Aside from tactics, Strong wants his team to control emotions during the game.
"There's going to be big plays in this game," he said. "And how well you can control your emotions, and how well you can overcome those big plays (is key). Because, at the beginning, they will be sky high. Then about five minutes into it, everybody will settle down. ... What team can maintain the consistency to go play the football game? Because it's a rival game, you expect emotion. You expect everyone jumping up. It's our first home game in a new stadium with a big-time sellout, so our players will be jacked.
"Once we overcome all the atmosphere and just 'now let's come down guys and go play,' that's going to be critical for us."
The Cardinals aim to overcome recent history.
While UK has traveled to four consecutive bowl games, U of L has had three consecutive losing seasons. The Wildcats have won the last three games against the Cardinals.
Kentucky "should have a lot of confidence because of what has happened in the past," Strong said. "And we're one of those teams that is searching for an identity. We need to know who we are right now, and it's a team that will continue to build each game and will continue to get better in each game."
What Strong would like for that identity to be is, in a word, aggressive.

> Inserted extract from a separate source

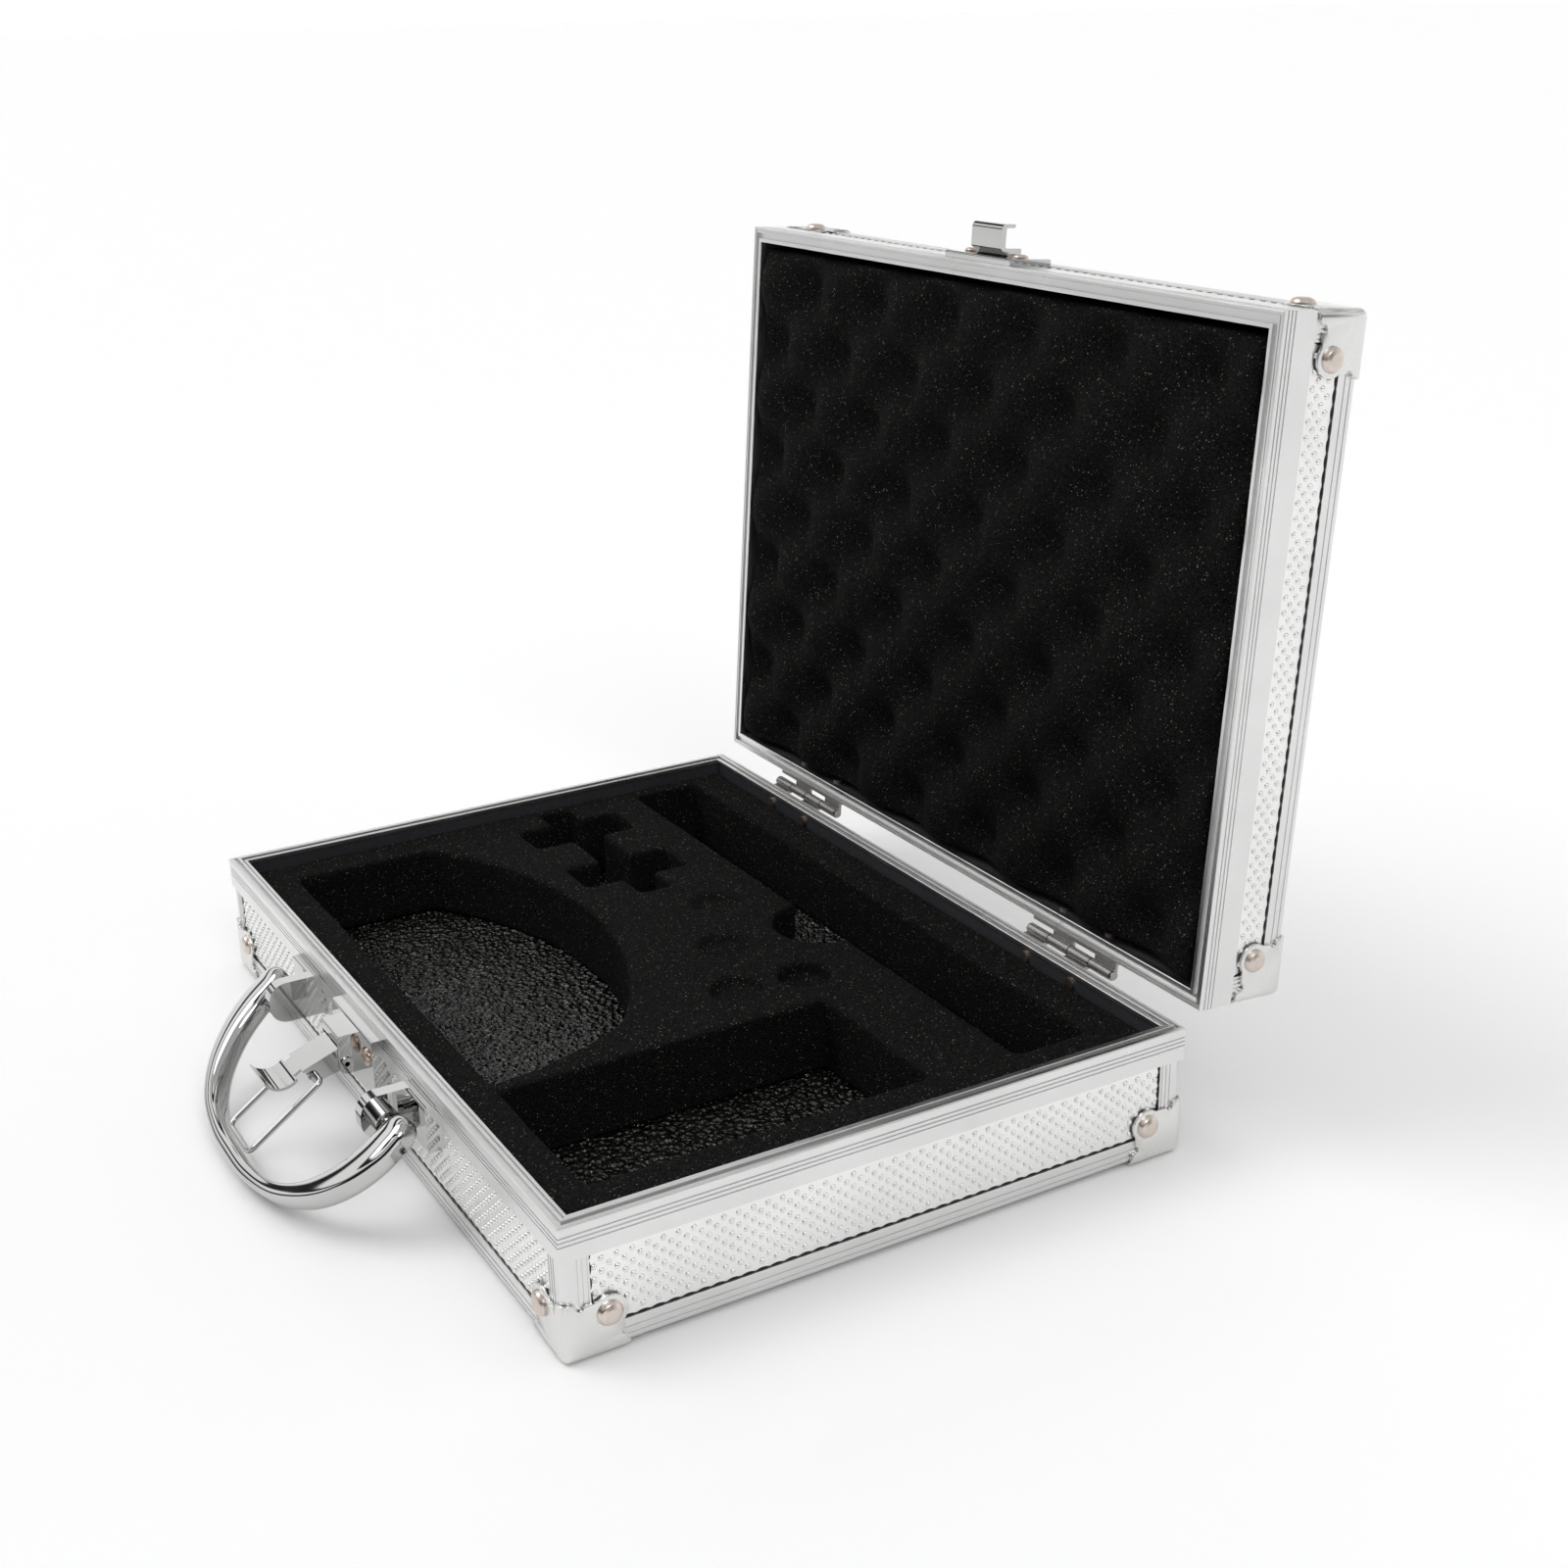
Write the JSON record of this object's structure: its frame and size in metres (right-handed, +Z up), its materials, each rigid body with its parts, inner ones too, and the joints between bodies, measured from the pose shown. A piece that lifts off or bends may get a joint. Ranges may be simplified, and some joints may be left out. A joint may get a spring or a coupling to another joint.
{
  "type": "attache case",
  "caption": "Aluminium-framed attache case, standing open, with cut foam in the base, egg-crate foam in the lid, a bow handle and a draw latch.",
  "frame": {"origin": "middle of the footprint at rest, on the floor plane", "axes": "+X along the hinge line, -Y towards the handle and latch, +Z up"},
  "size_m": [0.2842, 0.297, 0.2555],
  "materials": {
    "rim_aluminium": "satin anodised",
    "panel_sheet": "embossed, semi-matt",
    "backing_board": "plain board",
    "liner_plastic": "dark glossy film",
    "foam": "open-cell foam",
    "cap_steel": "plated, satin",
    "cap_rivet_steel": "worn plated dome",
    "small_rivet": "copper-toned plated dome",
    "hinge_steel": "plated",
    "chrome": "polished chrome plate"
  },
  "bodies": {
    "base": {"base_back_board": "backing_board", "base_cap_rivets": "cap_rivet_steel", "base_corner_caps": "cap_steel", "base_corner_posts": "rim_aluminium", "base_edge_rails": "rim_aluminium", "base_floor_board": "backing_board", "base_floor_skin": "panel_sheet", "base_foam_insert": "foam", "base_foam_pad": "foam", "base_front_board": "backing_board", "base_left_board": "backing_board", "base_liner": "liner_plastic", "base_right_board": "backing_board", "base_rim_frame": "rim_aluminium", "base_wall_skins": "panel_sheet", "handle_bracket_left": "chrome", "handle_bracket_right": "chrome", "handle_bracket_screws": "hinge_steel", "handle_pivot_pins": "chrome", "hinge_base_rivets": "small_rivet", "hinge_left_base_leaf": "hinge_steel", "hinge_left_pin": "hinge_steel", "hinge_right_base_leaf": "hinge_steel", "hinge_right_pin": "hinge_steel", "latch_base_plate": "chrome", "latch_channel": "chrome", "latch_lever_pin": "chrome", "latch_plate_rivets": "small_rivet"},
    "lid": {"catch_hook": "chrome", "catch_plate": "chrome", "catch_rivets": "small_rivet", "hinge_left_lid_leaf": "hinge_steel", "hinge_lid_rivets": "small_rivet", "hinge_right_lid_leaf": "hinge_steel", "lid_back_board": "backing_board", "lid_cap_rivets": "cap_rivet_steel", "lid_convoluted_foam": "foam", "lid_corner_caps": "cap_steel", "lid_corner_posts": "rim_aluminium", "lid_edge_rails": "rim_aluminium", "lid_front_board": "backing_board", "lid_left_board": "backing_board", "lid_liner": "liner_plastic", "lid_right_board": "backing_board", "lid_rim_frame": "rim_aluminium", "lid_top_board": "backing_board", "lid_top_skin": "panel_sheet", "lid_wall_skins": "panel_sheet"},
    "handle": {"handle_grip": "chrome"},
    "lever": {"latch_lever": "chrome"},
    "bail": {"latch_bail": "chrome"}
  },
  "joints": [
    {"name": "lid_hinge", "type": "hinge", "parent": "base", "child": "lid", "pos_m": [0, 0.10169, 0.0405], "axis": [1, 0, 0], "range_deg": [0, 94.36]},
    {"name": "handle_hinge", "type": "hinge", "parent": "base", "child": "handle", "pos_m": [0, -0.11331, 0.0292], "axis": [1, 0, 0], "range_deg": [-128.7, 51.3]},
    {"name": "lever_hinge", "type": "hinge", "parent": "base", "child": "lever", "pos_m": [0, -0.11111, 0.0287], "axis": [1, 0, 0], "range_deg": [0, 70]},
    {"name": "bail_hinge", "type": "hinge", "parent": "lever", "child": "bail", "pos_m": [0, -0.12002, 0.02631], "axis": [1, 0, 0], "range_deg": [-195.6, 0.1]}
  ],
  "couplings": [
    {"joint": "bail_hinge", "follows": "lever_hinge", "ratio": -2.7929}
  ]
}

With a newly installed spread formation and a wealth of experience, expect the Cardinals to be aggressive on offense. Quarterback Adam Froman and running backs Vic Anderson and Bilal Powell all come game-tested. Strong said the offensive line is "the glue of our football team." And a receiving corps, spurred by confident junior-college transfer Josh Bellamy, is the most improved unit since spring drills.
Special teams, including kicker Chris Philpott and return man Bellamy, have looked good in practice.
Will the defense be up to snuff, though?
"You just want to be an aggressive team," Strong said. "The team that when it walks out there, we know we're going to just go play this game, we're going to be very aggressive and we're going to attack people."
The Cards are, according to Strong, undersized on the defensive line and inexperienced in the secondary.
To counter UK's size, Strong says his defense will rely on speed and quickness.
"What you can't do when you're little, you just can't allow people to lock in on you, and that's why we're going to have to do some movement," Strong said. "We can't blitz them all the time, but we need to move (our players) just to give them a chance because we're not very big."
If the plan works, size won't matter.